## start DATA FOR THIS TASK

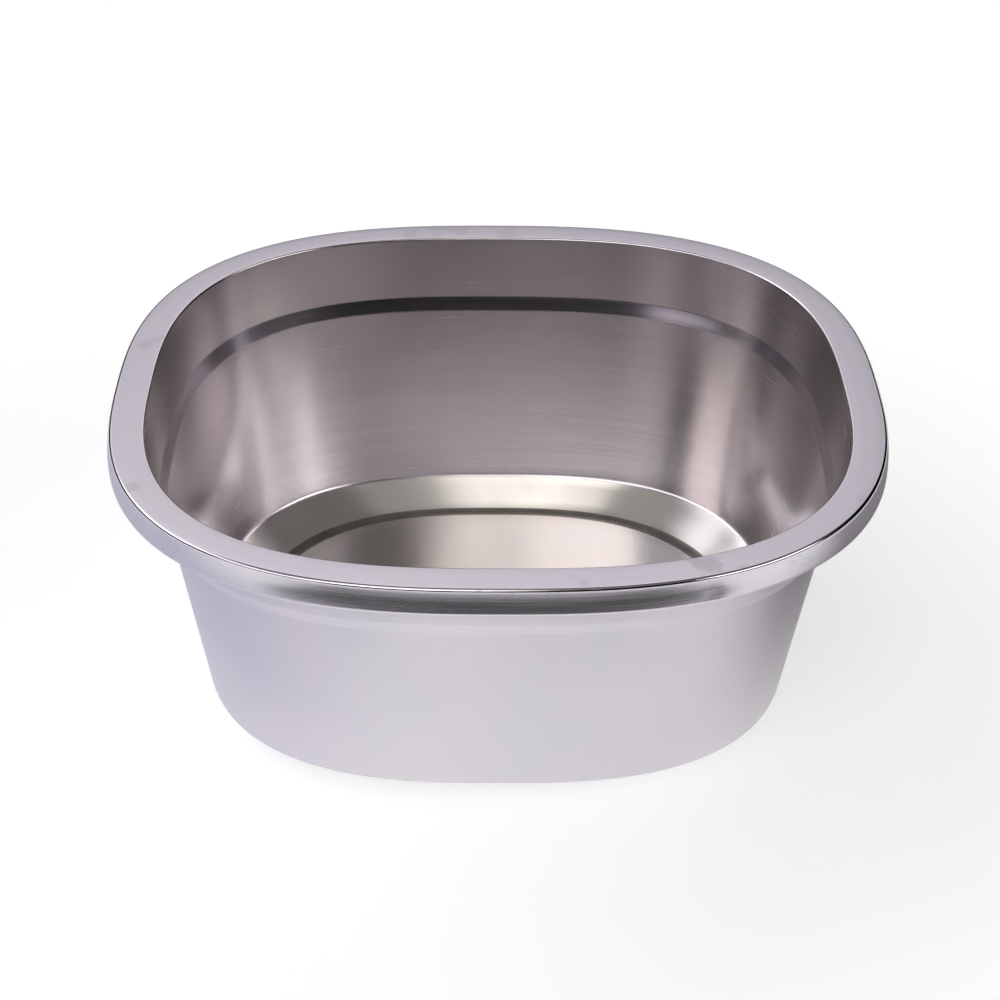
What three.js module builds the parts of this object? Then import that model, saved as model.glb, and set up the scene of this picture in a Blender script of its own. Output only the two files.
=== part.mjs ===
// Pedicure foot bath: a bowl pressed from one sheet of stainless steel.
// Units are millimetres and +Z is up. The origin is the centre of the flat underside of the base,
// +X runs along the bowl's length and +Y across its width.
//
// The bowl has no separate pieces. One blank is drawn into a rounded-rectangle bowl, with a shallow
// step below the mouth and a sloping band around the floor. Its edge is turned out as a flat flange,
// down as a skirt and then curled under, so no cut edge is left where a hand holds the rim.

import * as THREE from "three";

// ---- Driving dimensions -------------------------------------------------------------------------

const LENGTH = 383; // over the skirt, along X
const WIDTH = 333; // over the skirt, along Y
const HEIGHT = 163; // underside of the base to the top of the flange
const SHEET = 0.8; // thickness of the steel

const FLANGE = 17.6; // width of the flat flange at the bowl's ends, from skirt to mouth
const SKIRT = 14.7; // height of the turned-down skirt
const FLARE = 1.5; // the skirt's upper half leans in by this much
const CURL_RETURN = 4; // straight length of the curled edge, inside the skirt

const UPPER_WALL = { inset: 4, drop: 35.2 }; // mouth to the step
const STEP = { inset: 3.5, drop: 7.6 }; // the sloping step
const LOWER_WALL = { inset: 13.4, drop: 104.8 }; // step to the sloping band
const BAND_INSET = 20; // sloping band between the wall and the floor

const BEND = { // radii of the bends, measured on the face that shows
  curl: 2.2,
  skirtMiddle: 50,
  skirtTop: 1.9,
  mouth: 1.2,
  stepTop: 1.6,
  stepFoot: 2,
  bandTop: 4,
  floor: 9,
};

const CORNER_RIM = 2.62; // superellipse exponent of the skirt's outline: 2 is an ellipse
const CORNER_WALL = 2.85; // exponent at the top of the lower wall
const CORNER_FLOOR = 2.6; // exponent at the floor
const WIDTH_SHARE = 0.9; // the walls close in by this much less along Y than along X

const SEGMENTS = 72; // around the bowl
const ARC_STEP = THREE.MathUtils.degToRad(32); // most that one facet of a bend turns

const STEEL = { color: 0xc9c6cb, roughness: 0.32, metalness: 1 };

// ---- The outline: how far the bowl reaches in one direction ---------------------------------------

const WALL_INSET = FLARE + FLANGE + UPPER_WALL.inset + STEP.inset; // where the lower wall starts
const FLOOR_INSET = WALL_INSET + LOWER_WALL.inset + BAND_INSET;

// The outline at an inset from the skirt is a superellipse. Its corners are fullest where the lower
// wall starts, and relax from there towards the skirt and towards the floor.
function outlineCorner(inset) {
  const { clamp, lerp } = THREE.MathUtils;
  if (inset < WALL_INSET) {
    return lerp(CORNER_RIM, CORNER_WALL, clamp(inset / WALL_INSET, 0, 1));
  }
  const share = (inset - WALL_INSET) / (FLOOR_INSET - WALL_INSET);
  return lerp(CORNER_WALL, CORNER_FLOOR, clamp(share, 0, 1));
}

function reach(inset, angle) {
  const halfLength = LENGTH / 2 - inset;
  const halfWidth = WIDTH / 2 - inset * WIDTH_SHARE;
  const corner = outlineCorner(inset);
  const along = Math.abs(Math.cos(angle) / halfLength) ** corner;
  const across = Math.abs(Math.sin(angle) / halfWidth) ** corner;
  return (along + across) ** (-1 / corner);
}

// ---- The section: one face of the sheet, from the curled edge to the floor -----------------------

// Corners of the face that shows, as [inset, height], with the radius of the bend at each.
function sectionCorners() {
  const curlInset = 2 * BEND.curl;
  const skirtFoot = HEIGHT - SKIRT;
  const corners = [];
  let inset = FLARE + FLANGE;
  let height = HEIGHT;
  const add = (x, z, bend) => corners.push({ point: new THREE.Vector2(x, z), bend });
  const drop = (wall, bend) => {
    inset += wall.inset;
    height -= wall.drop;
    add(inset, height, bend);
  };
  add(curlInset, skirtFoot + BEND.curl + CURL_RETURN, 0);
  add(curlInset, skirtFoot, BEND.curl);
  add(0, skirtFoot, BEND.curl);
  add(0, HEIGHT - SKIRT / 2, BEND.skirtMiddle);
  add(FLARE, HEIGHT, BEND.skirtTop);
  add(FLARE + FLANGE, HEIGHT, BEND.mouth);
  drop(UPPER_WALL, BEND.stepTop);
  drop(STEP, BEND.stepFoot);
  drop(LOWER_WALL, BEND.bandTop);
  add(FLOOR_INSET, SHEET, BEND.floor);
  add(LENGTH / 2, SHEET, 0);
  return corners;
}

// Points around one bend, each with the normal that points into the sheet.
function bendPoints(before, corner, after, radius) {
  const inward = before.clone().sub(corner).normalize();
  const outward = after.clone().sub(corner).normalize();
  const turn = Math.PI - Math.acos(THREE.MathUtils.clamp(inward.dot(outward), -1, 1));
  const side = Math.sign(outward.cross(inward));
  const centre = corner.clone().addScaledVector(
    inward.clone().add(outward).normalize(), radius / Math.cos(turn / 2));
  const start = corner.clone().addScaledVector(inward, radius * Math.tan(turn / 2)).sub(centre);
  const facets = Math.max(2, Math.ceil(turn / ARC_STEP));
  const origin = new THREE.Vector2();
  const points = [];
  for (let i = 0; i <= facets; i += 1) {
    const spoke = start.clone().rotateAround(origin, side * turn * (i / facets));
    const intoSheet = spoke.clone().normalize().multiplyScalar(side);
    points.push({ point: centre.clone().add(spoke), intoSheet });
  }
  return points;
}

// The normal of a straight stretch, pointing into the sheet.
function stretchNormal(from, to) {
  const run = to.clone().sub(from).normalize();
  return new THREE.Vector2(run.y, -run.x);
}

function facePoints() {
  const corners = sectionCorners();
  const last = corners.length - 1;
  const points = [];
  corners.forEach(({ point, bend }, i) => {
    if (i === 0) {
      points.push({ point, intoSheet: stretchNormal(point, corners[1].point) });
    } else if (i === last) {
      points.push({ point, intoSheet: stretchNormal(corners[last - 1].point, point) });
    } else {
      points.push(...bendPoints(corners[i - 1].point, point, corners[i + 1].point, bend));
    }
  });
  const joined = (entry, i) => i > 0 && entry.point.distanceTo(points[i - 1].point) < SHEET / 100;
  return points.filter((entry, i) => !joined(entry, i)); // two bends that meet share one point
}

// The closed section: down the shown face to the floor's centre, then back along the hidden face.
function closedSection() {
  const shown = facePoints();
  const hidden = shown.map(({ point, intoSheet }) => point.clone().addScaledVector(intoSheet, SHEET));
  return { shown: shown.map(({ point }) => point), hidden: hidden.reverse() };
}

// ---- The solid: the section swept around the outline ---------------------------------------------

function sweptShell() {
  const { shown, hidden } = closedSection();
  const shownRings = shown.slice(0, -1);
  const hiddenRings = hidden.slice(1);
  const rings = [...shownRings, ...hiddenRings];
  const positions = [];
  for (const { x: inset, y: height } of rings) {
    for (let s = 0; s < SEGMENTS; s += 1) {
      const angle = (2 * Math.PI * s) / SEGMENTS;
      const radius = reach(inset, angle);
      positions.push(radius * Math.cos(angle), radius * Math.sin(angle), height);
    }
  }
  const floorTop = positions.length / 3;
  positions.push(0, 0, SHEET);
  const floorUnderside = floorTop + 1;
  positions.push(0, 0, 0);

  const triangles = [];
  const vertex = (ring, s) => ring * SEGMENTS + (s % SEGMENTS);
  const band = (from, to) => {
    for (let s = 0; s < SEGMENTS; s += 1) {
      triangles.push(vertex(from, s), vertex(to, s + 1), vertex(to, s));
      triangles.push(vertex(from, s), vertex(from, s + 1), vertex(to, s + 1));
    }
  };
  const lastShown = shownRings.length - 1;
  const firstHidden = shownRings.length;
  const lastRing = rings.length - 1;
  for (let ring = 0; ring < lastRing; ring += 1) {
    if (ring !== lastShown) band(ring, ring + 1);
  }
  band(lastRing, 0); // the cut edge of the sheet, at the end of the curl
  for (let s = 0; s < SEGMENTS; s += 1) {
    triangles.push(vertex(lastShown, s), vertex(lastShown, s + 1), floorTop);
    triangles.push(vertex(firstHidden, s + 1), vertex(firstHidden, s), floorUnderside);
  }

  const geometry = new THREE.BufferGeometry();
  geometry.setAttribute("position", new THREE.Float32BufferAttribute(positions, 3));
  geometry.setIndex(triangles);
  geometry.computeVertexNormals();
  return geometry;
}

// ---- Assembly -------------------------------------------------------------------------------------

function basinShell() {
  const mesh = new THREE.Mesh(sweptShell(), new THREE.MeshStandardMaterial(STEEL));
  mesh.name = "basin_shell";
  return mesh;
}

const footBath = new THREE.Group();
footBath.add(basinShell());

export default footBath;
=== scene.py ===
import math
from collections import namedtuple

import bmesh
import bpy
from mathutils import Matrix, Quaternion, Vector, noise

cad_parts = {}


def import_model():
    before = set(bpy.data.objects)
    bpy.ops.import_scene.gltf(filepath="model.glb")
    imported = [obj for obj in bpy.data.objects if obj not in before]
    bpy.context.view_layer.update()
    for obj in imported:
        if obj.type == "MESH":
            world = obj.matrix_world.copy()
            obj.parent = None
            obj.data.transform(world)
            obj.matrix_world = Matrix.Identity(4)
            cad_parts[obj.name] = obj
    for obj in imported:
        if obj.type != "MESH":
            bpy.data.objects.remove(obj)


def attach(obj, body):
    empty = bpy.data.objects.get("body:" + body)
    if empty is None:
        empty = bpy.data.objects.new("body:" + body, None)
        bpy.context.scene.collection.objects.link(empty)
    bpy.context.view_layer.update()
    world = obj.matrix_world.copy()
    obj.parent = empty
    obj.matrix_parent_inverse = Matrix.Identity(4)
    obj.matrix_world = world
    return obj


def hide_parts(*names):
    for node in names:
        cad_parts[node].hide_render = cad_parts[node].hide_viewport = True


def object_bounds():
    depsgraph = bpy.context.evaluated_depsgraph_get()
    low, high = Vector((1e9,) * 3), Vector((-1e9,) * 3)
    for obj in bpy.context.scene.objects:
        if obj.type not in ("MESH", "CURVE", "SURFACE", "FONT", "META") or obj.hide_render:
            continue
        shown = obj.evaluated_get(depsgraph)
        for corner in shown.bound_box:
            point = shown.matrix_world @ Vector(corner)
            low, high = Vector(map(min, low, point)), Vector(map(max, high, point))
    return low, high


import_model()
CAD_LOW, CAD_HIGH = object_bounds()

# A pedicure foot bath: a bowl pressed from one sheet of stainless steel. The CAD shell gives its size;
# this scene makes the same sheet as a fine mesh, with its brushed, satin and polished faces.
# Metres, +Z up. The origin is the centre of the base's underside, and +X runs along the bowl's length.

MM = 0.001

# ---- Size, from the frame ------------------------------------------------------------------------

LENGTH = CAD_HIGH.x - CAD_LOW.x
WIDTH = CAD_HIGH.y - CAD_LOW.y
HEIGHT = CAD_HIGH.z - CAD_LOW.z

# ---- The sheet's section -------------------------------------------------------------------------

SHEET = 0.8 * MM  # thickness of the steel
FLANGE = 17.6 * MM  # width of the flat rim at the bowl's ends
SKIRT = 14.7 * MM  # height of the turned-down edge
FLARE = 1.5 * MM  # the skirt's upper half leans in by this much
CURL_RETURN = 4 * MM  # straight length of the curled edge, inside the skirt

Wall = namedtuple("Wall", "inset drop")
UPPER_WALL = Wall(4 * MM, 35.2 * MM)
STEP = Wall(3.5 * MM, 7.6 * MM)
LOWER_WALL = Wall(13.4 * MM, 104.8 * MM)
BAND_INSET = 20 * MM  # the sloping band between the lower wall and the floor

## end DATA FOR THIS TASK
## start DATA FOR THIS TASK

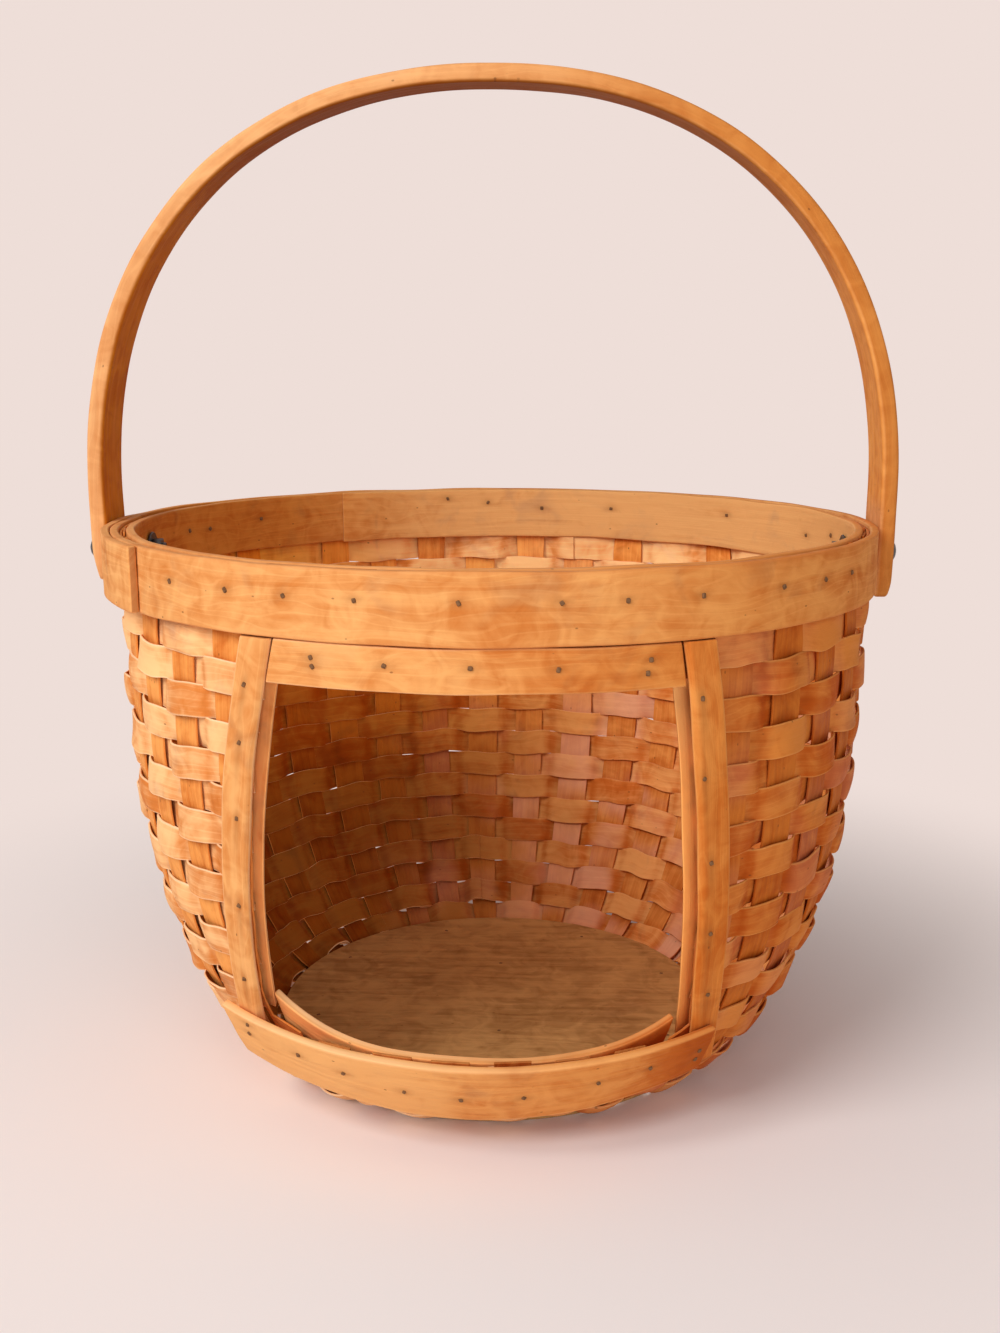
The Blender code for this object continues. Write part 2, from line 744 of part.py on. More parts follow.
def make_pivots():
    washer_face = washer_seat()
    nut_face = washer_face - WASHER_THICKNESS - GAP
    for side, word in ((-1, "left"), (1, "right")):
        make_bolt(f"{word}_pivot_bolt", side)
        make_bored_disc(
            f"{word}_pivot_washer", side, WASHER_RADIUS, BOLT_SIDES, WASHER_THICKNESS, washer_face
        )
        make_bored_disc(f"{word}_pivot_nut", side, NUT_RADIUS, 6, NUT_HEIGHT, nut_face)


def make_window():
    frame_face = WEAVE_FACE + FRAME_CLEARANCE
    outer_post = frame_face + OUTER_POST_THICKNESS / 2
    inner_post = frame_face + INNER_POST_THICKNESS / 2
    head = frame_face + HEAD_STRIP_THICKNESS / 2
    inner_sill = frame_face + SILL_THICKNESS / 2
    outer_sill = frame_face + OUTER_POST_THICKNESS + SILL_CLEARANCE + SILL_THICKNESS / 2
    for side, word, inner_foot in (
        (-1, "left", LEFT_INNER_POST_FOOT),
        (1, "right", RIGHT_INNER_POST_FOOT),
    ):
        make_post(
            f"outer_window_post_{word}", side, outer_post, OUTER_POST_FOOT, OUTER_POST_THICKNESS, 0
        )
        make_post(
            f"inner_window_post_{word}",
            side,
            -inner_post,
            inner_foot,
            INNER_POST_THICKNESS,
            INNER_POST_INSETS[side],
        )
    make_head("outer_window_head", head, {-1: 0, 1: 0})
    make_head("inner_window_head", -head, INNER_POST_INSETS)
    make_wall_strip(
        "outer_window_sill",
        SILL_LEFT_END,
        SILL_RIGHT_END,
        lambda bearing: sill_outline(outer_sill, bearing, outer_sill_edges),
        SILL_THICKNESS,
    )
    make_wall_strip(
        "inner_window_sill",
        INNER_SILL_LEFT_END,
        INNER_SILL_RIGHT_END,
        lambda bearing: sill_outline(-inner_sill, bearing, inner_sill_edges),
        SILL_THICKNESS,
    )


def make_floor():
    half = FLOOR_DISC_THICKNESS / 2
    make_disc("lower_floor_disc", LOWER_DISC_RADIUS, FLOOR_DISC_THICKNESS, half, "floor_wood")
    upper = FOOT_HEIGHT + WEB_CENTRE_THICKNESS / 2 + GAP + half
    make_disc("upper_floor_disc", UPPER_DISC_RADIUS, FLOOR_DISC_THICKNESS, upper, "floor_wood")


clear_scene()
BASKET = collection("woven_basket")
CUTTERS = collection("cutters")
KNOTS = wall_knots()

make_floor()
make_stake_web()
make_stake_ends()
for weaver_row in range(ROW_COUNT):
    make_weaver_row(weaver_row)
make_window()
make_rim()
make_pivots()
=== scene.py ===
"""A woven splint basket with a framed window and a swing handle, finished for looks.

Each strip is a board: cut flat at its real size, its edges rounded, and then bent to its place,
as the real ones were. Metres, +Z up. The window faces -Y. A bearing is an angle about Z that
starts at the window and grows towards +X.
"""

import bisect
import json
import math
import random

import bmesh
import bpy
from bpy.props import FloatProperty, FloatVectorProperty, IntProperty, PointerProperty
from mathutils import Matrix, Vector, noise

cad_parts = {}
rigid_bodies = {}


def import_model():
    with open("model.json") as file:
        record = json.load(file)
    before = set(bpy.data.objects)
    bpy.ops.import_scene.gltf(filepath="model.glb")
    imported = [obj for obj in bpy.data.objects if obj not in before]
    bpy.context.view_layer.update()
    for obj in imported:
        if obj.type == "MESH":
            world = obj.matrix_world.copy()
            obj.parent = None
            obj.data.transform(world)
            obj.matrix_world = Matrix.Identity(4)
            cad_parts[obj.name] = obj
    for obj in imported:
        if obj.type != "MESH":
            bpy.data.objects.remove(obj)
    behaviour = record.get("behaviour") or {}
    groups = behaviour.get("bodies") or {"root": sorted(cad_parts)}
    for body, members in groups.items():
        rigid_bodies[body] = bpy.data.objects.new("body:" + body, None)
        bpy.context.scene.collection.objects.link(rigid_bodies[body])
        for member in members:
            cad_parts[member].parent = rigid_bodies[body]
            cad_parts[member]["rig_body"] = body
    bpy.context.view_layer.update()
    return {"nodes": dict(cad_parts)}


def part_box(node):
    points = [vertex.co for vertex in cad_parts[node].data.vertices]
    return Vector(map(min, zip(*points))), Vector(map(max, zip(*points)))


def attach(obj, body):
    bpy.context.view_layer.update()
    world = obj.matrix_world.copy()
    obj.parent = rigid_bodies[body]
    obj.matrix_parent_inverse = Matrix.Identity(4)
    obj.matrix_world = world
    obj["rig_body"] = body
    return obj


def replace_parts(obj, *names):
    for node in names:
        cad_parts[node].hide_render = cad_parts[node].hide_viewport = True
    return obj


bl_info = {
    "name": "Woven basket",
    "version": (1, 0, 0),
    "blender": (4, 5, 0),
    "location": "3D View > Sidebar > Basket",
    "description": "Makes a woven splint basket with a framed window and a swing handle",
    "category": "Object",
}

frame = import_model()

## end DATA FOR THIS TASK

WHAT THIS TASK INVOLVES:
Write down exactly the span of lines above from the one containing "clear_scene()" to the one containing "record = json.load(file)", both ends included.

ANSWER TO THE TASK:
clear_scene()
BASKET = collection("woven_basket")
CUTTERS = collection("cutters")
KNOTS = wall_knots()

make_floor()
make_stake_web()
make_stake_ends()
for weaver_row in range(ROW_COUNT):
    make_weaver_row(weaver_row)
make_window()
make_rim()
make_pivots()
=== scene.py ===
"""A woven splint basket with a framed window and a swing handle, finished for looks.

Each strip is a board: cut flat at its real size, its edges rounded, and then bent to its place,
as the real ones were. Metres, +Z up. The window faces -Y. A bearing is an angle about Z that
starts at the window and grows towards +X.
"""

import bisect
import json
import math
import random

import bmesh
import bpy
from bpy.props import FloatProperty, FloatVectorProperty, IntProperty, PointerProperty
from mathutils import Matrix, Vector, noise

cad_parts = {}
rigid_bodies = {}


def import_model():
    with open("model.json") as file:
        record = json.load(file)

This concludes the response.